▶ _Task directions_
Extract, unchanged, every line from the top of the material below through the line with "varies over a", and no more.

--*--

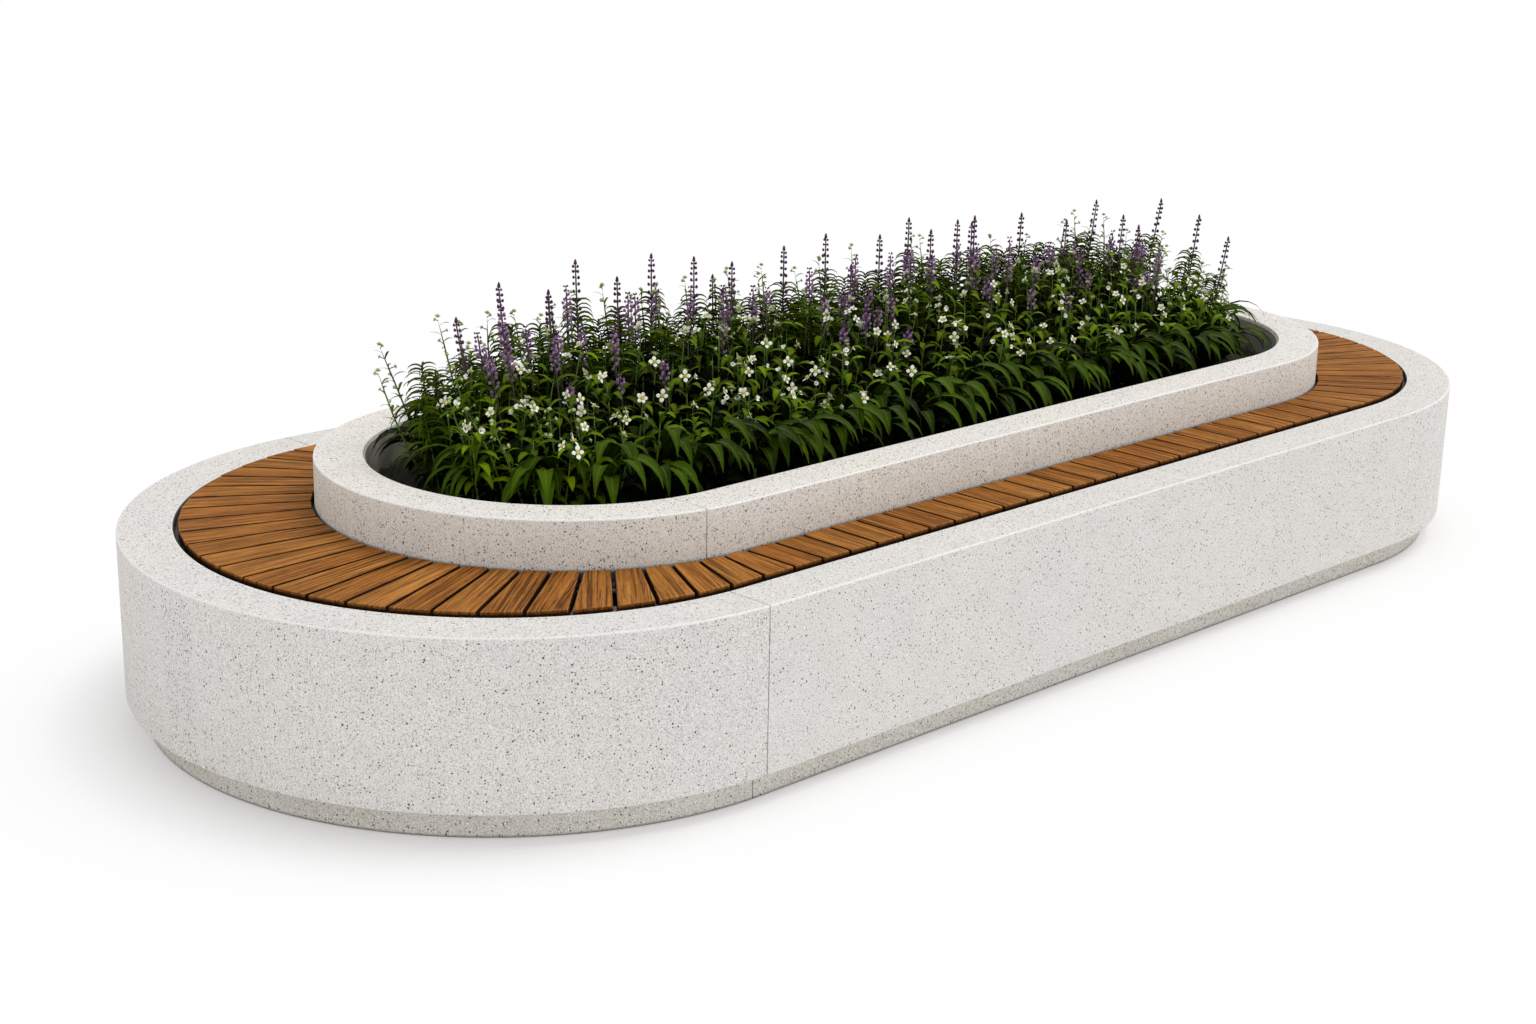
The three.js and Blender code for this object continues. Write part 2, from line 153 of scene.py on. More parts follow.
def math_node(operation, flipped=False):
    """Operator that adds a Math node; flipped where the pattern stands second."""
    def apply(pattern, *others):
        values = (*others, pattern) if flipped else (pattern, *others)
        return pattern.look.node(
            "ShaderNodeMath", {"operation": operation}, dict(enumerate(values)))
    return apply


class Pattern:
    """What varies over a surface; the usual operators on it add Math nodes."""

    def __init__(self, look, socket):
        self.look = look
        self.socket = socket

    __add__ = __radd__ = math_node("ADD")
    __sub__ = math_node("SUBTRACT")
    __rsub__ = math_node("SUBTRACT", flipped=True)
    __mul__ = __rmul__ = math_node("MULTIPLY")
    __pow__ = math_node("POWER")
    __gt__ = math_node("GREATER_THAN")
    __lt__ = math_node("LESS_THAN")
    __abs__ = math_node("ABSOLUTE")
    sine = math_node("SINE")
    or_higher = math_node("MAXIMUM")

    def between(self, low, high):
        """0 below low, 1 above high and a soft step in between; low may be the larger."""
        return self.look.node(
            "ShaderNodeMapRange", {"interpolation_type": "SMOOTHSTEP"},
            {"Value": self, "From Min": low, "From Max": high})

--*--

▶ _Exercise solution_
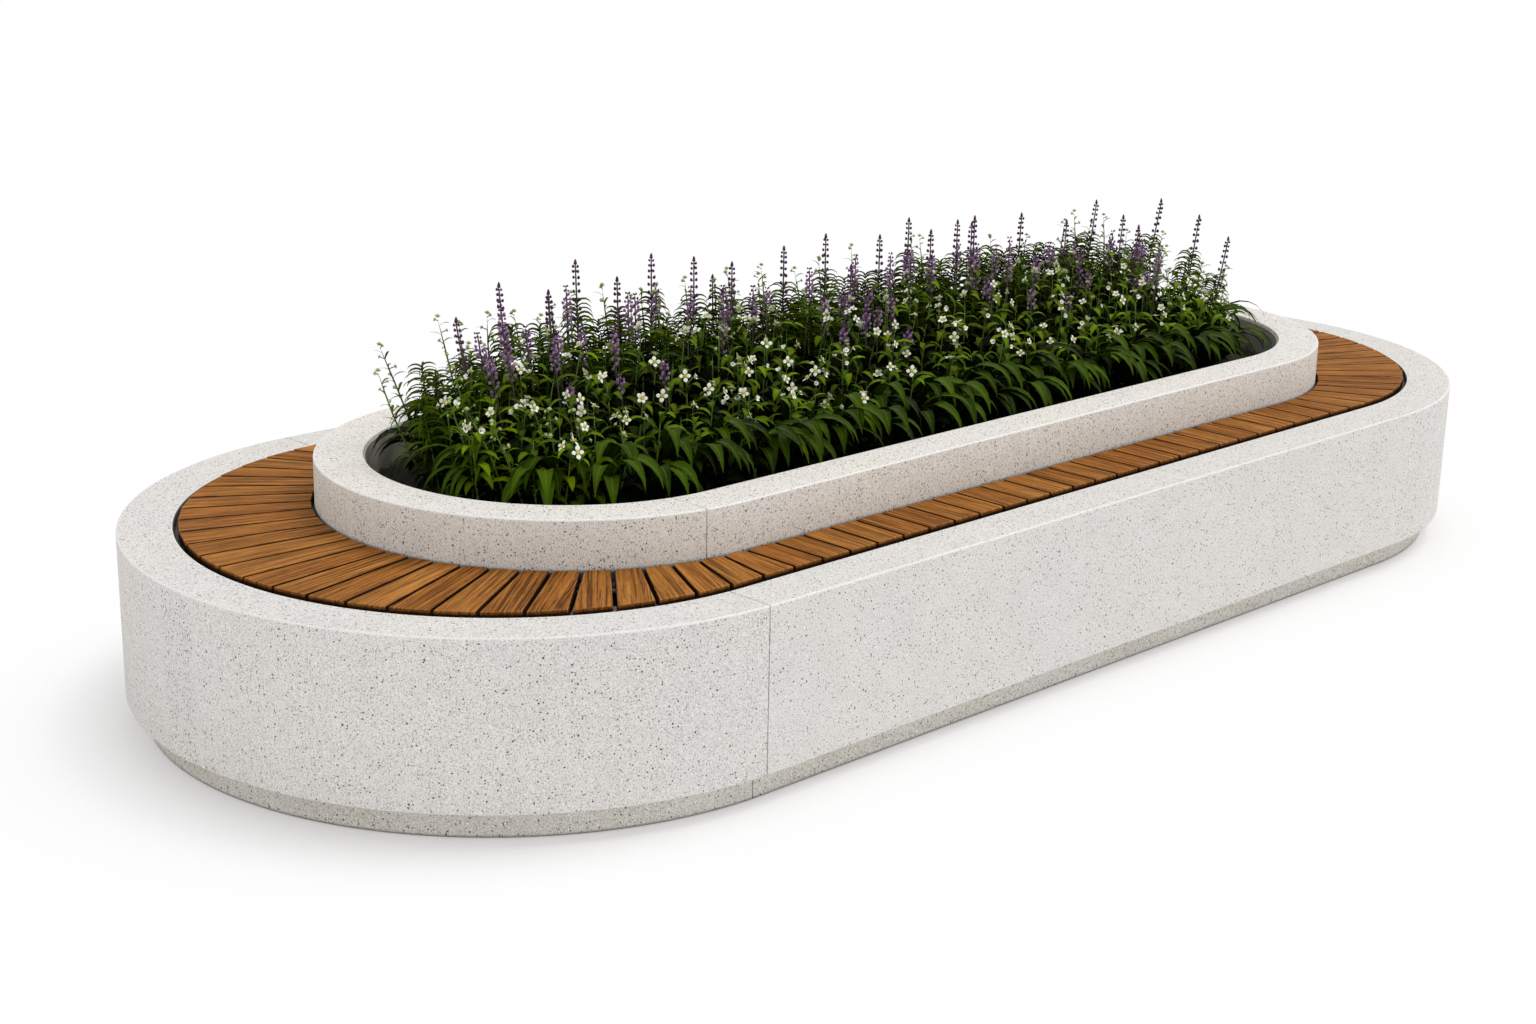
The three.js and Blender code for this object continues. Write part 2, from line 153 of scene.py on. More parts follow.
def math_node(operation, flipped=False):
    """Operator that adds a Math node; flipped where the pattern stands second."""
    def apply(pattern, *others):
        values = (*others, pattern) if flipped else (pattern, *others)
        return pattern.look.node(
            "ShaderNodeMath", {"operation": operation}, dict(enumerate(values)))
    return apply


class Pattern:
    """What varies over a surface; the usual operators on it add Math nodes."""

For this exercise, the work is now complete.